If my COGS is high (60% of revenue), is my business unprofitable?
Not necessarily. It depends on operating expenses. If COGS is 60% and operating expenses are 25%, you have 15% net profit (healthy). If operating expenses are 40%, you have negative profit (problem). COGS varies by industry: retail 40-60%, wholesale 70-90%, services 20-40%. Know your industry benchmark.
How do I use P&L to forecast next month's profit?
Look at trends: if revenue grew 5% last month and is growing 5%/month, project it forward. If COGS is consistently 45% of revenue, apply that percentage to projected revenue. If operating expenses are fixed (rent, salaries), they stay the same. Formula: projected profit = (projected revenue × gross margin %) - operating expenses. But this is a guess-actual will differ.
Can I use P&L to decide if I should hire more staff?
Yes.
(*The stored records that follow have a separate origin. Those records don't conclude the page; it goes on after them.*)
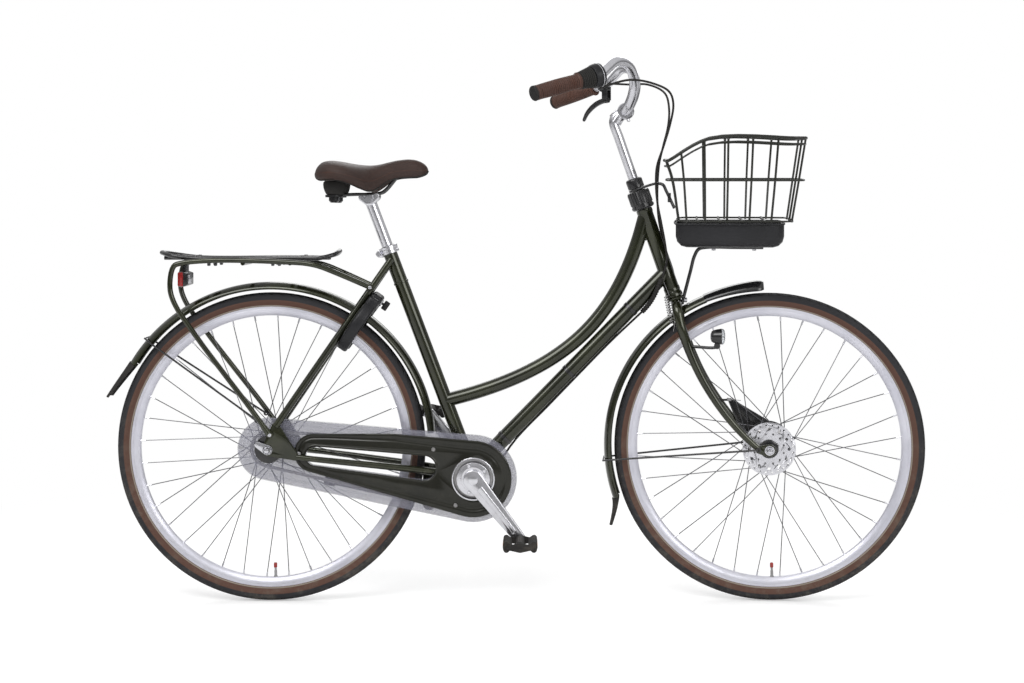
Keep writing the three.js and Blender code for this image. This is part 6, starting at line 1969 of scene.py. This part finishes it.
@dataclass
class Basket:
    """The wire basket, its tray, its strut and its bracket."""

    half_width: float = 150.0
    waist: float = 962.0
    low: float = 871.0
    wire: float = 2.2
    rim_front: tuple[Point, ...] = ((721, 150, 1055), (740.5, 143.5, 1055), (747, 124, 1055))
    rim_rear: tuple[Point, ...] = ((440, 124, 1006), (446.5, 143.5, 1006), (536, 150, 1055))
    uprights: tuple[Point, ...] = (
        (474, 486, 1023), (525, 527, 1050), (577, 575, 1054), (631, 624, 1054), (686, 672, 1054))

    def loop(self, name: str, front: float, rear: float, half: float, height: float) -> Piece:
        """One level wire loop with round corners.

        Args:
            name: the object's name.
            front: where it ends in front.
            rear: where it ends at the back.
            half: half of its width.
            height: its height.

        Returns:
            The mesh object.
        """
        c = 26.0
        corner = ((c, 0), (c / 4, c / 4), (0, c))
        ahead = [(front - back, half - side, height) for back, side in corner]
        behind = [(rear + forth, half - side, height) for forth, side in reversed(corner)]
        return Bench.tube(name, level_ring(ahead, behind), self.wire, True, 6, 3)

    def upright(self, top: Point, low: Point) -> list[Vector]:
        """One upright from the rim, bowed over the waist wire, to the foot.

        Args:
            top: its top end.
            low: its low end.

        Returns:
            Its line.
        """
        a, b = Vector(top), Vector(low)
        middle = a.lerp(b, 0.5)
        middle.z = self.waist
        outer = abs(a.y) > self.half_width - 2.0
        middle.y = a.y * (1 - 4.0 / self.half_width) if outer else a.lerp(b, 0.42).y
        return smooth_line([a, middle, b], 5)

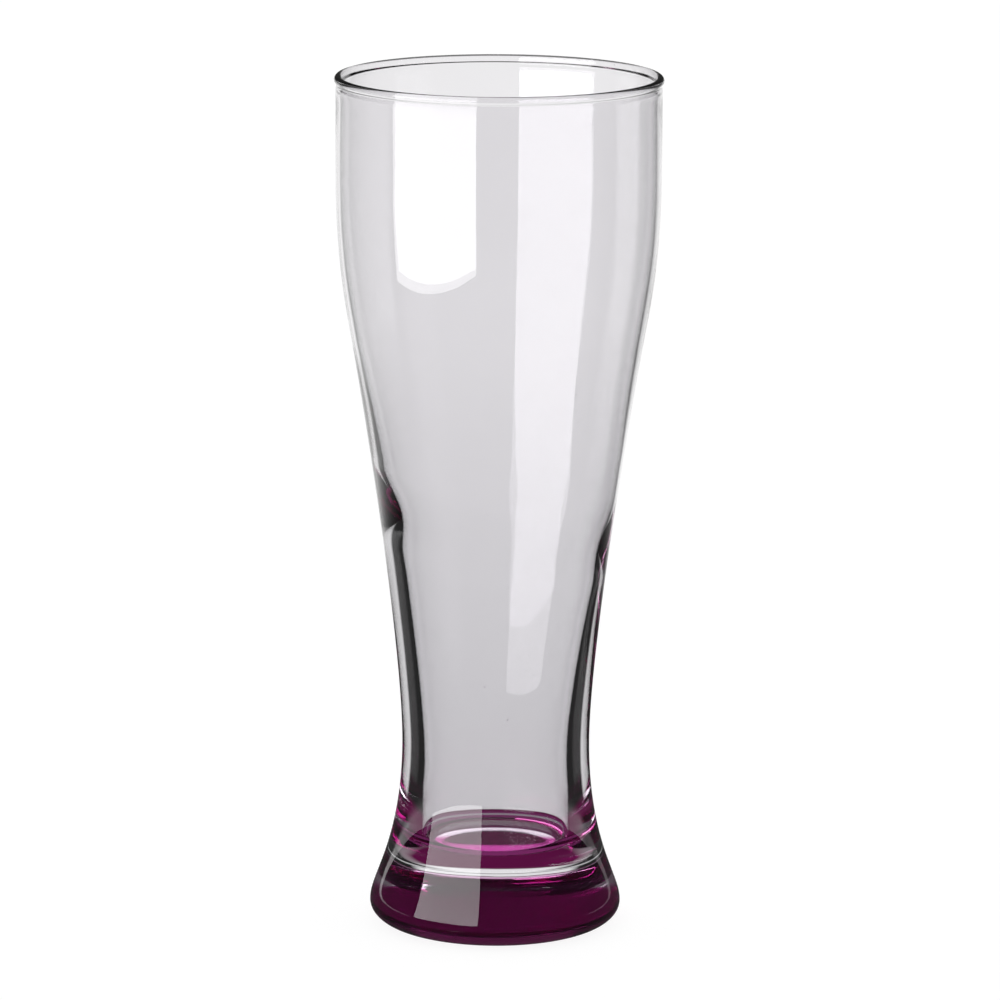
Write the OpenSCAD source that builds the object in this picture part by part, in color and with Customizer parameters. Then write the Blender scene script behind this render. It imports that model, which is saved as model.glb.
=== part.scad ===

If net profit is 20%+ and growing, hiring is sustainable. If net profit is 5% and tight, hiring is risky. Calculate: would a new hire (salary + benefits) be covered by incremental revenue? If yes, hire. If no, wait. Many businesses fail because they hired too early, when profit couldn't support the salary.
What if my gross margin is negative (I'm losing money on each sale)?
Stop and fix it immediately. You can't operate long with negative gross margin-no amount of volume makes up for it. Either: (1) raise prices, (2) lower COGS (negotiate better supplier rates, reduce waste), or (3) stop selling that product. This is a fatal problem.

Your P&L statement is your business X-ray. It tells you not just whether you made money, but exactly where the money came from and where it went. Most failing Kenyan SMBs are unprofitable at the P&L level but don't read it, so they don't know. Most thriving SMBs read P&L monthly and adjust immediately. Start now: (1) generate your last 3 months of P&L (manually if needed, or use Veira), (2) calculate gross margin % and net margin %, (3) compare month-to-month and spot trends, (4) ask: is gross margin dropping? Are operating expenses growing? (5) fix the top problem. Monthly P&L review is how you keep your business on track.